***** PROVIDED RECORDS
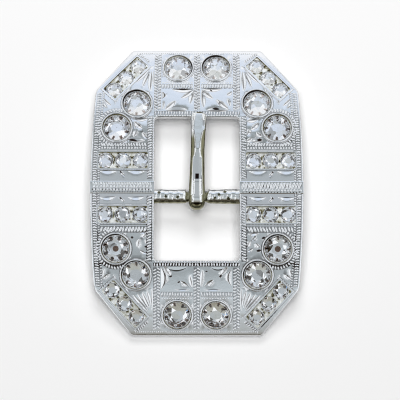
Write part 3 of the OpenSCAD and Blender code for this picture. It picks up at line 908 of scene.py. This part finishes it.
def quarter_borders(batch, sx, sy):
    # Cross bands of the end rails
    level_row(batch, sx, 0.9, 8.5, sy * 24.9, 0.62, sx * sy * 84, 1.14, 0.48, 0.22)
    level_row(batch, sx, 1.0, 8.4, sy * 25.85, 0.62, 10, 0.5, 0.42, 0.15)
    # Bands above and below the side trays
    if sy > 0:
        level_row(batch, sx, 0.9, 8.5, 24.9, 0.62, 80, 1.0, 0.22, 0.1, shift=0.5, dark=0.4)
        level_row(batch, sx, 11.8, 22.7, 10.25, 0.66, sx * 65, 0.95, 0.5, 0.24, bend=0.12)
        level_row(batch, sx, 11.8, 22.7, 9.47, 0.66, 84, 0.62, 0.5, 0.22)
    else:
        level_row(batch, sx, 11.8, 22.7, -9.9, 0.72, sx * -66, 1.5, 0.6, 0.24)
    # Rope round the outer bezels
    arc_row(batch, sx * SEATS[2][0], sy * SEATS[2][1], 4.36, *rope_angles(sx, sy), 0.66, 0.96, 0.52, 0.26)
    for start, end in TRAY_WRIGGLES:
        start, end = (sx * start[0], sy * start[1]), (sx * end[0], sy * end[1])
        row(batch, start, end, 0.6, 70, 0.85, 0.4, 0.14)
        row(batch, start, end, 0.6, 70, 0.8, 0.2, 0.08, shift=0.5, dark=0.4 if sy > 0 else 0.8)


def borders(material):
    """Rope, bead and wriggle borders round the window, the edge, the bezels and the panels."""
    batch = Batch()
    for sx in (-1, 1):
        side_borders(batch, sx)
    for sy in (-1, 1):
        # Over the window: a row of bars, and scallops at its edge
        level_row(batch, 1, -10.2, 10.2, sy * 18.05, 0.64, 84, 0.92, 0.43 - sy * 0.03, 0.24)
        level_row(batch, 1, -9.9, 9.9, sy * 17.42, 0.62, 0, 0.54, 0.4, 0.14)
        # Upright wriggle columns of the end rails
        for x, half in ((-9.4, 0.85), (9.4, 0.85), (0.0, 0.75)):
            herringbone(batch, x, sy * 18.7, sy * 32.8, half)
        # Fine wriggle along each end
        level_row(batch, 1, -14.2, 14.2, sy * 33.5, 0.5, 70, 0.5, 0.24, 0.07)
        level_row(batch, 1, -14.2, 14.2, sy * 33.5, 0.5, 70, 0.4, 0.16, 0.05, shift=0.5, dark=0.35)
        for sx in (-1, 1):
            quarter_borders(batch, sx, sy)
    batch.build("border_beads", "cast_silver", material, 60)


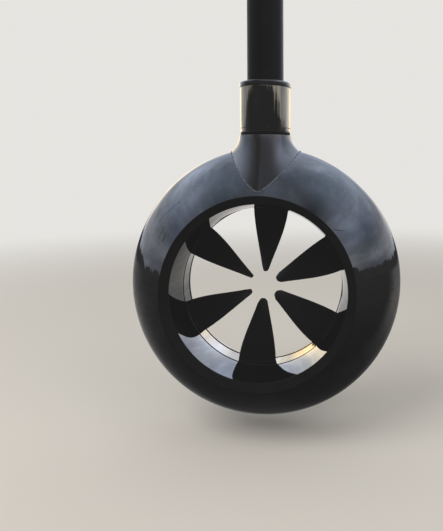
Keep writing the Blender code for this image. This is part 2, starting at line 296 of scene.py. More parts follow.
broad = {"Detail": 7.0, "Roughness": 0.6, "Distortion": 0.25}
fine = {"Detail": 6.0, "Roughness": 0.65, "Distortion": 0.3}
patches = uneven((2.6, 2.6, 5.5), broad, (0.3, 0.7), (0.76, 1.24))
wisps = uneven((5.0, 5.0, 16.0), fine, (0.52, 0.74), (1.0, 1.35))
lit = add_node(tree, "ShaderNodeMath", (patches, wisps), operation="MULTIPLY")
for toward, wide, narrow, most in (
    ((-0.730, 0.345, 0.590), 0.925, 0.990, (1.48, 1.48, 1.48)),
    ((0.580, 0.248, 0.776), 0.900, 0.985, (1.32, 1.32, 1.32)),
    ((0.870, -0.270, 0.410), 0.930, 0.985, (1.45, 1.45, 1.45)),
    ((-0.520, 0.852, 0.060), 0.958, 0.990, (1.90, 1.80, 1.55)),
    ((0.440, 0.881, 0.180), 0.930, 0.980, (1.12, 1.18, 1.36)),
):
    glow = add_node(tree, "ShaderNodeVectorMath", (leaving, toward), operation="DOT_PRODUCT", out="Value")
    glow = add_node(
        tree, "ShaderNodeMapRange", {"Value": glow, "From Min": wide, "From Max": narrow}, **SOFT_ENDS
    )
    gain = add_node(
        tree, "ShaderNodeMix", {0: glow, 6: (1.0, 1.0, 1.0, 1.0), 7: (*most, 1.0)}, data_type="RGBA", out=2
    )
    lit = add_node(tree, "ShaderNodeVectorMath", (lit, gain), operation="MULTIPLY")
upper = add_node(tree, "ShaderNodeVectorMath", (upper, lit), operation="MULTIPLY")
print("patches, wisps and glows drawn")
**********
__SHORT EXERCISE__.
Extract, please, the lines from the start of the entries above through the one with "0 else 0.8)", both included, reproducing each exactly and adding nothing.

__WRITTEN RESPONSE__.
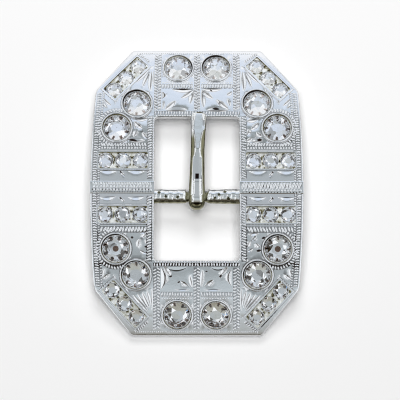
Write part 3 of the OpenSCAD and Blender code for this picture. It picks up at line 908 of scene.py. This part finishes it.
def quarter_borders(batch, sx, sy):
    # Cross bands of the end rails
    level_row(batch, sx, 0.9, 8.5, sy * 24.9, 0.62, sx * sy * 84, 1.14, 0.48, 0.22)
    level_row(batch, sx, 1.0, 8.4, sy * 25.85, 0.62, 10, 0.5, 0.42, 0.15)
    # Bands above and below the side trays
    if sy > 0:
        level_row(batch, sx, 0.9, 8.5, 24.9, 0.62, 80, 1.0, 0.22, 0.1, shift=0.5, dark=0.4)
        level_row(batch, sx, 11.8, 22.7, 10.25, 0.66, sx * 65, 0.95, 0.5, 0.24, bend=0.12)
        level_row(batch, sx, 11.8, 22.7, 9.47, 0.66, 84, 0.62, 0.5, 0.22)
    else:
        level_row(batch, sx, 11.8, 22.7, -9.9, 0.72, sx * -66, 1.5, 0.6, 0.24)
    # Rope round the outer bezels
    arc_row(batch, sx * SEATS[2][0], sy * SEATS[2][1], 4.36, *rope_angles(sx, sy), 0.66, 0.96, 0.52, 0.26)
    for start, end in TRAY_WRIGGLES:
        start, end = (sx * start[0], sy * start[1]), (sx * end[0], sy * end[1])
        row(batch, start, end, 0.6, 70, 0.85, 0.4, 0.14)
        row(batch, start, end, 0.6, 70, 0.8, 0.2, 0.08, shift=0.5, dark=0.4 if sy > 0 else 0.8)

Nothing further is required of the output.